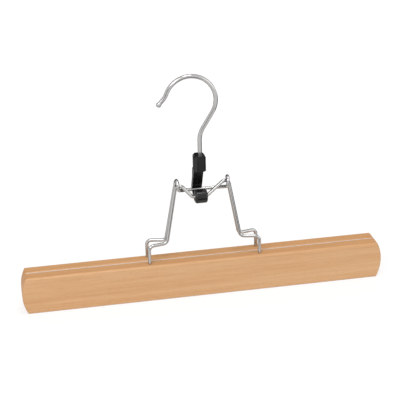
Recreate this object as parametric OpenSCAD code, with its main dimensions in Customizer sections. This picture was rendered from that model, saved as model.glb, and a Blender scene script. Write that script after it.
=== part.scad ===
--
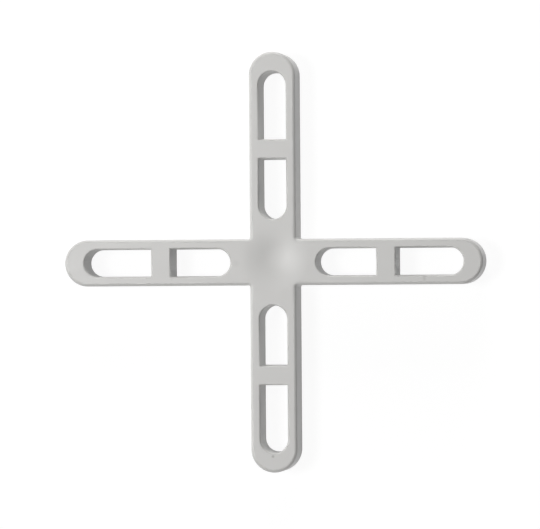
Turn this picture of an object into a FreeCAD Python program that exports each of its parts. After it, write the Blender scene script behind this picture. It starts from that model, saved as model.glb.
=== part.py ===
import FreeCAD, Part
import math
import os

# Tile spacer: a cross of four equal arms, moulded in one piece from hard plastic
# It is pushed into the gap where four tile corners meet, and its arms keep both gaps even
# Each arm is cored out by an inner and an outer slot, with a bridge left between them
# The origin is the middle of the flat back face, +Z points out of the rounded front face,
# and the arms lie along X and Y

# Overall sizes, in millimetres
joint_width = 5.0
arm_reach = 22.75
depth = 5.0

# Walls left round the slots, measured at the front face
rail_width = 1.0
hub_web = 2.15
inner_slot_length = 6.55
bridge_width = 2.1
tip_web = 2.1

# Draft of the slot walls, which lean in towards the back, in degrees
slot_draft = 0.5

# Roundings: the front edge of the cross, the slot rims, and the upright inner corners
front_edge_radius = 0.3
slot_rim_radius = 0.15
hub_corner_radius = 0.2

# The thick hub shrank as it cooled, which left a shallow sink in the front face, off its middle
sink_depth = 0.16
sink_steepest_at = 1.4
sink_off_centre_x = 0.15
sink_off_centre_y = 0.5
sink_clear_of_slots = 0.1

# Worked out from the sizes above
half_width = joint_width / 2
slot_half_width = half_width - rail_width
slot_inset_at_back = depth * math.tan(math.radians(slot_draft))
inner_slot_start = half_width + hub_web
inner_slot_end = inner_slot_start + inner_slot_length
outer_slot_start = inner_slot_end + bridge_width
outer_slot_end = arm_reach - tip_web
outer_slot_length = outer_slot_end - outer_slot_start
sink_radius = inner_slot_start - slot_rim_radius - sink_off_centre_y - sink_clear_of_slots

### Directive
Using the entries above, return exactly the lines from the line with "Turn this picture" to the line with "sink_clear_of_slots = 0.1", counting both of those lines.

### Answer to the task
Turn this picture of an object into a FreeCAD Python program that exports each of its parts. After it, write the Blender scene script behind this picture. It starts from that model, saved as model.glb.
=== part.py ===
import FreeCAD, Part
import math
import os

# Tile spacer: a cross of four equal arms, moulded in one piece from hard plastic
# It is pushed into the gap where four tile corners meet, and its arms keep both gaps even
# Each arm is cored out by an inner and an outer slot, with a bridge left between them
# The origin is the middle of the flat back face, +Z points out of the rounded front face,
# and the arms lie along X and Y

# Overall sizes, in millimetres
joint_width = 5.0
arm_reach = 22.75
depth = 5.0

# Walls left round the slots, measured at the front face
rail_width = 1.0
hub_web = 2.15
inner_slot_length = 6.55
bridge_width = 2.1
tip_web = 2.1

# Draft of the slot walls, which lean in towards the back, in degrees
slot_draft = 0.5

# Roundings: the front edge of the cross, the slot rims, and the upright inner corners
front_edge_radius = 0.3
slot_rim_radius = 0.15
hub_corner_radius = 0.2

# The thick hub shrank as it cooled, which left a shallow sink in the front face, off its middle
sink_depth = 0.16
sink_steepest_at = 1.4
sink_off_centre_x = 0.15
sink_off_centre_y = 0.5
sink_clear_of_slots = 0.1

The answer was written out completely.